● **Collected data**:
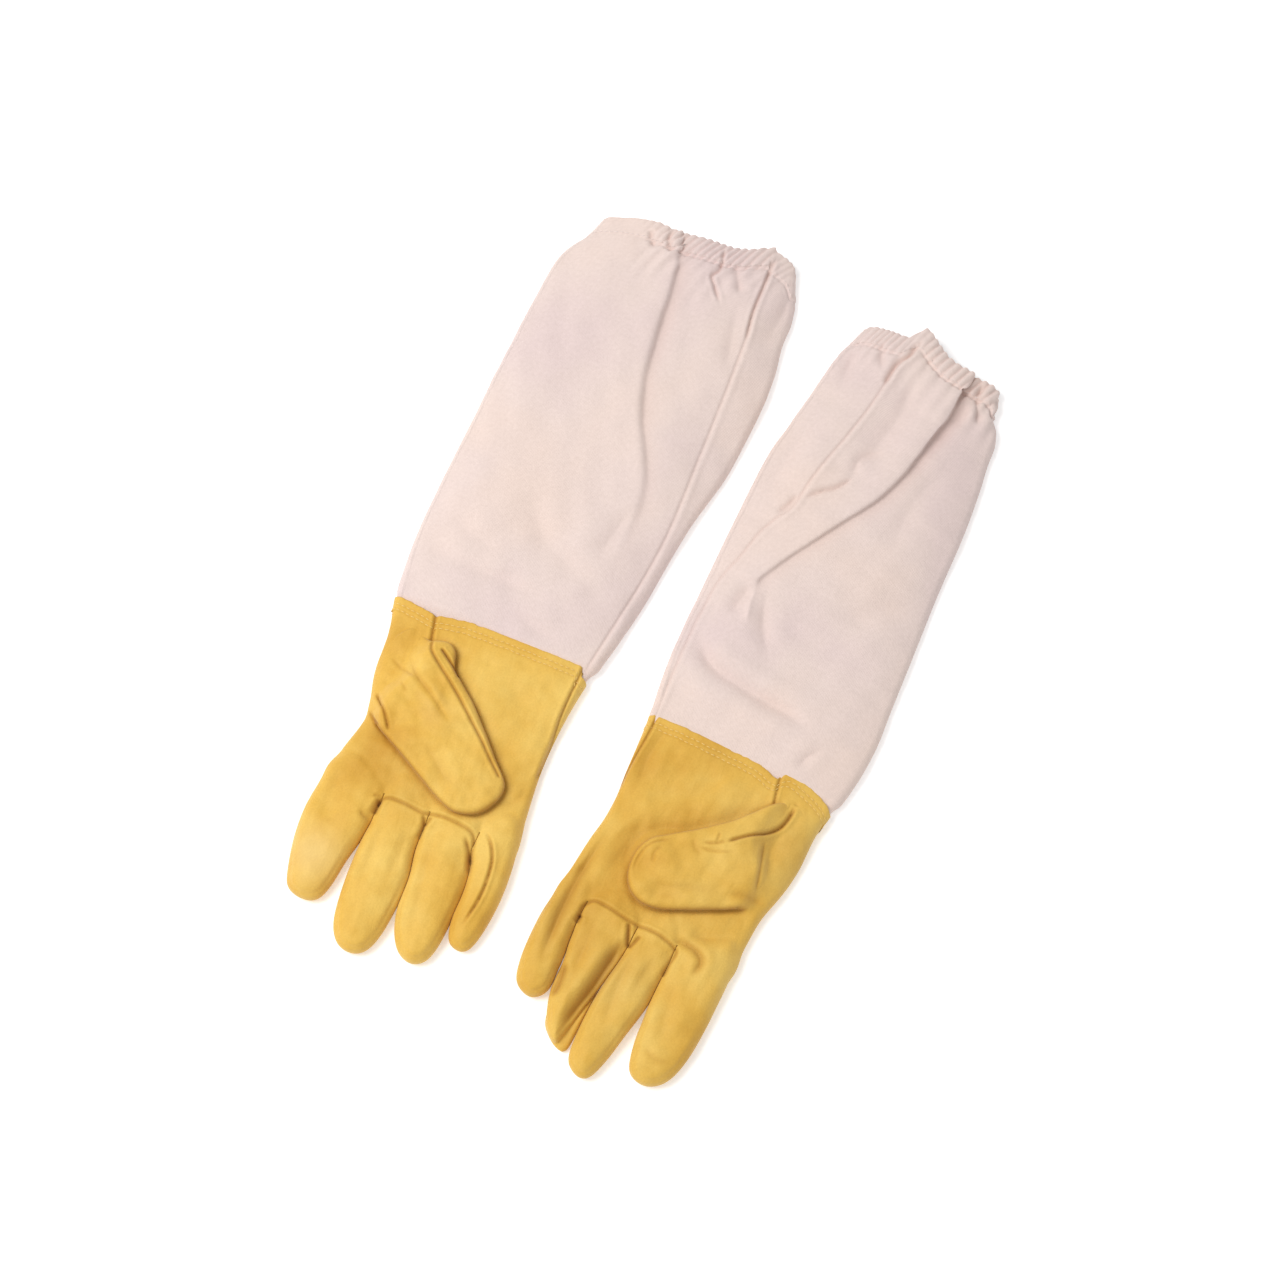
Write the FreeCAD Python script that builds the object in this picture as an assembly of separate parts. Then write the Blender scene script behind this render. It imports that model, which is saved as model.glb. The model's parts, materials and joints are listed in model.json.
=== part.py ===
import FreeCAD, Part
import math
import os
from FreeCAD import Vector

# A pair of beekeeping gloves lying palm up: soft leather hands with long canvas sleeves.
#
# Millimetres. +Z is up from the table, +Y runs from the fingertips to the sleeve openings, and
# the origin is under the middle of the pair. Each glove is drawn in its own flat frame, whose
# origin is the middle of the leather's edge at the wrist, and is then put in its place.
#
# Every hollow piece is a thin wall between two lofts, an outer one and the same one inset by
# the wall. A station of a loft is (y, left x, right x, height, height of its floor).

# Cloth, leather and thread
LEATHER = 1.2
CANVAS = 0.8
THREAD = 0.7
STITCH_PITCH = 3.4
STITCH_SHARE = 0.7
ELASTIC = 1.2

# Clearances
JOINT_GAP = 0.4
LAYER_GAP = 0.1
CHANNEL_GAP = 0.3

# The cross-section of every flattened tube
SHOULDER = 0.4          # side radius as a share of the height

# Heights above the table
PALM_HEIGHT = 14.0
HEM_HEIGHT = 13.0
FINGER_HEIGHT = 14.0
THUMB_HEIGHT = 11.0
OPENING_HEIGHT = 20.0
SEAM_LEVEL = 5.6        # the level where a front piece meets its back piece
UNDERSIDE_TRIM = 0.05   # trimmed off the hand's underside, so that it rests on a true plane

# Along each glove
KNUCKLE_Y = -118.0      # the crease where the fingers bend
CUFF_TUCK = 11.0        # how far the canvas is sewn up inside the leather
CUFF_ROWS = (-4.5, -8.0)
INSET_SEAM_ABOVE = 2.0  # from the knuckle line up to the seam of the middle and ring fronts
CASING_Y = 278.0        # where the sleeve's turned hem starts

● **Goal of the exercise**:
Only the lines from the start of the data to the line holding "UNDERSIDE_TRIM = 0.05" are wanted; return them exactly, both ends included.

● **Correct answer**:
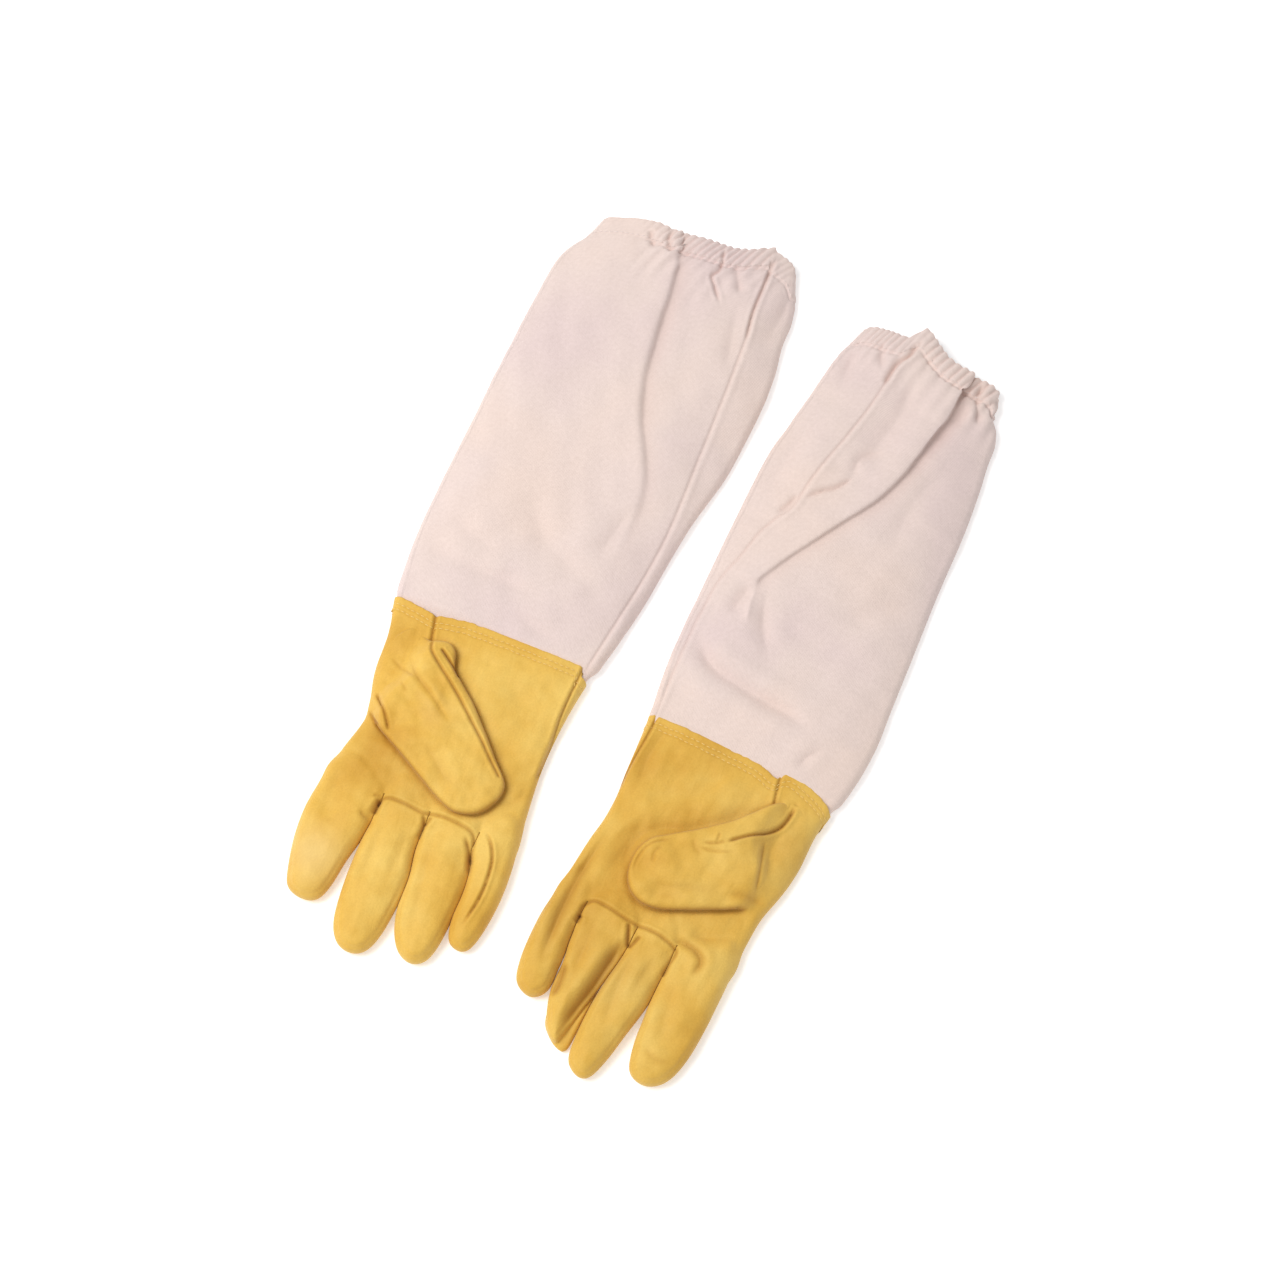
Write the FreeCAD Python script that builds the object in this picture as an assembly of separate parts. Then write the Blender scene script behind this render. It imports that model, which is saved as model.glb. The model's parts, materials and joints are listed in model.json.
=== part.py ===
import FreeCAD, Part
import math
import os
from FreeCAD import Vector

# A pair of beekeeping gloves lying palm up: soft leather hands with long canvas sleeves.
#
# Millimetres. +Z is up from the table, +Y runs from the fingertips to the sleeve openings, and
# the origin is under the middle of the pair. Each glove is drawn in its own flat frame, whose
# origin is the middle of the leather's edge at the wrist, and is then put in its place.
#
# Every hollow piece is a thin wall between two lofts, an outer one and the same one inset by
# the wall. A station of a loft is (y, left x, right x, height, height of its floor).

# Cloth, leather and thread
LEATHER = 1.2
CANVAS = 0.8
THREAD = 0.7
STITCH_PITCH = 3.4
STITCH_SHARE = 0.7
ELASTIC = 1.2

# Clearances
JOINT_GAP = 0.4
LAYER_GAP = 0.1
CHANNEL_GAP = 0.3

# The cross-section of every flattened tube
SHOULDER = 0.4          # side radius as a share of the height

# Heights above the table
PALM_HEIGHT = 14.0
HEM_HEIGHT = 13.0
FINGER_HEIGHT = 14.0
THUMB_HEIGHT = 11.0
OPENING_HEIGHT = 20.0
SEAM_LEVEL = 5.6        # the level where a front piece meets its back piece
UNDERSIDE_TRIM = 0.05   # trimmed off the hand's underside, so that it rests on a true plane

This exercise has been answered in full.